48. SCIENCE demands precision of terms; and in this sense Condillac was justified in defining it, "une langue bien faite." The sciences of Measurement are exact because of the precision of their terms, and are powerful because of their exactness. The sciences of Classification cannot aspire to this precision, and therefore, although capable of attaining to a fuller knowledge of phenomena than can be reached by their rivals, this advantage of a wider range is accompanied by the disadvantage of a less perfect exposition of results. While physicists and chemists have only to settle the significance of the facts observed, biologists and social theorists have over and above this to settle the significance of the terms they employ in expressing the facts observed. Hence more than half their disputes are at bottom verbal.

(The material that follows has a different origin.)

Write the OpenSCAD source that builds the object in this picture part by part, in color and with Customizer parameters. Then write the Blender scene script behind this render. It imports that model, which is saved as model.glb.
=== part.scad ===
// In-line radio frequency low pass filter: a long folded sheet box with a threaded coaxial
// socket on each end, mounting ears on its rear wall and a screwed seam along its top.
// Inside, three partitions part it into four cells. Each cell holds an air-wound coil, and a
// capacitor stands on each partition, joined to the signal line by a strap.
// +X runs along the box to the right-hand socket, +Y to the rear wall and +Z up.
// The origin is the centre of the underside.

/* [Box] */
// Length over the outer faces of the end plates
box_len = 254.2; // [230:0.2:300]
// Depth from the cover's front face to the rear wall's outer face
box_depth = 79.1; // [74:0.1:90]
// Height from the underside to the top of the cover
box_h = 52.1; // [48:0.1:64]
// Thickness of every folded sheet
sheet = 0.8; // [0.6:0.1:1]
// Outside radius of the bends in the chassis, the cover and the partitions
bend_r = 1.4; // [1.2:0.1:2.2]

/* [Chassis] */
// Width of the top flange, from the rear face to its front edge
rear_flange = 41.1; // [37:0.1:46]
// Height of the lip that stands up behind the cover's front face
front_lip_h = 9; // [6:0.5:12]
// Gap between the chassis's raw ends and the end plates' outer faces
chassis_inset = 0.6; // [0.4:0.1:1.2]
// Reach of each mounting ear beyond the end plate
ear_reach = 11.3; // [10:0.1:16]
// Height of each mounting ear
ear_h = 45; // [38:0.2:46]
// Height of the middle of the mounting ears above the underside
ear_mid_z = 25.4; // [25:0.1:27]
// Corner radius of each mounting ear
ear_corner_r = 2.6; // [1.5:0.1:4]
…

This is markedly the case in the question of Automatism. One man declares that animals are automata; another that they are conscious automata; and while it is quite possible to hold these views and not practically be in disagreement with the views of ordinary men, or indeed with the views of spiritualist and materialist philosophers, we can never be sure that the advocates of Automatism do not mean what they are generally understood to If a man says that by an automaton he does not here mean a machine, such as a steam-engine or a watch,

mean.

*Compare PROBLEM II. Chap. IV.

but a vital mechanism which has its parts so adjusted that its actions resemble those of a machine; and if he adds that this automaton is also conscious of some of its actions, though unconscious of others, we can only object to his using terms which have misleading connotations. If he mean by "conscious automata," that animals are mechanisms moved on "purely mechanical principles," their consciousness having nothing whatever to do with the production of their actions, then indeed our objection is not only to his use of terms, but to his interpretation of the facts.

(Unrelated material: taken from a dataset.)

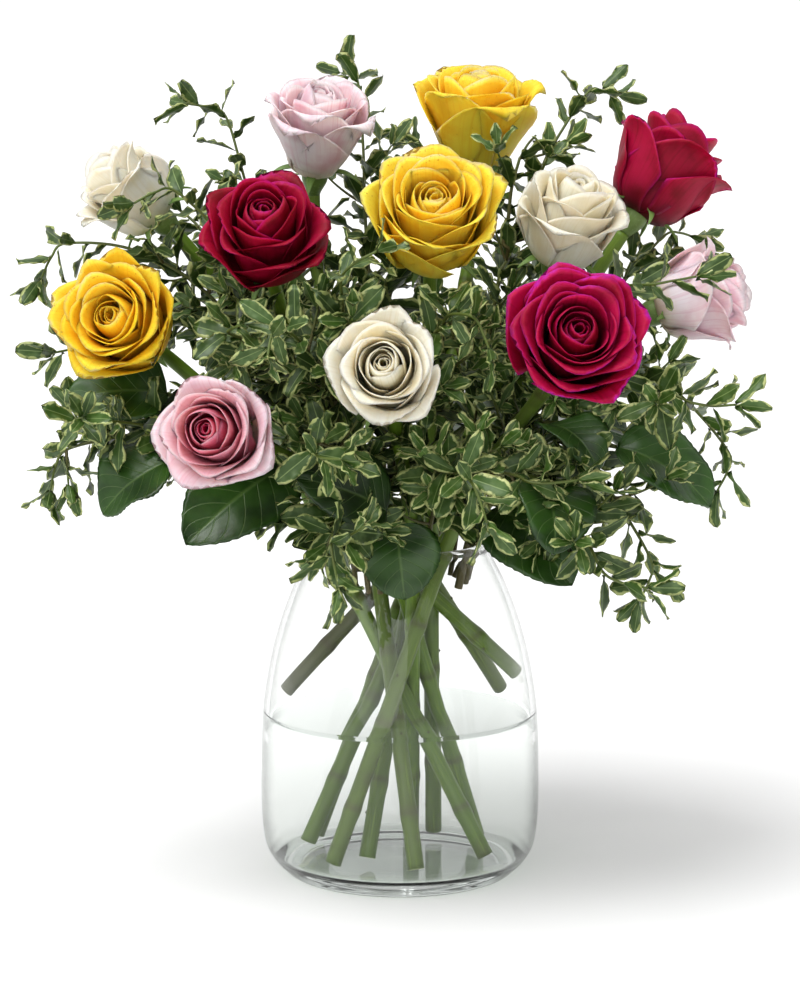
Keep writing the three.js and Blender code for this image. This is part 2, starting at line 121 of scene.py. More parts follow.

49. The questions of fact are two: Are animal mechanisms rightfully classed beside machines? and, Is consciousness a coefficient in the actions of animal mechanism? The first has already been answered; the second demands a preliminary settlement of the terms "conscious,” “unconscious," "voluntary," and "involuntary." The aim of Physiology is to ascertain the particular combinations of the elementary parts involved in each particular function in a word, the mechanism of organic phenomena; and the modern Reflex Theory is an attempt to explain this mechanism on purely mechanical principles, without the co-operation of other principles, especially those of Sensation and Volition. It is greatly aided by the ambiguity of current terms. We are accustomed to speak of certain actions as being performed unconsciously or involuntarily. We are also accustomed to say that Consciousness is necessary to transform an impression into a sensation, and that Volition is the equivalent of conscious effort. When, therefore, unconscious and involuntary actions are recorded, they seem to be actions of an insentient mechanism. The Reflex Theory once admitted, a rigorous logic could not fail to extend it to all animal actions.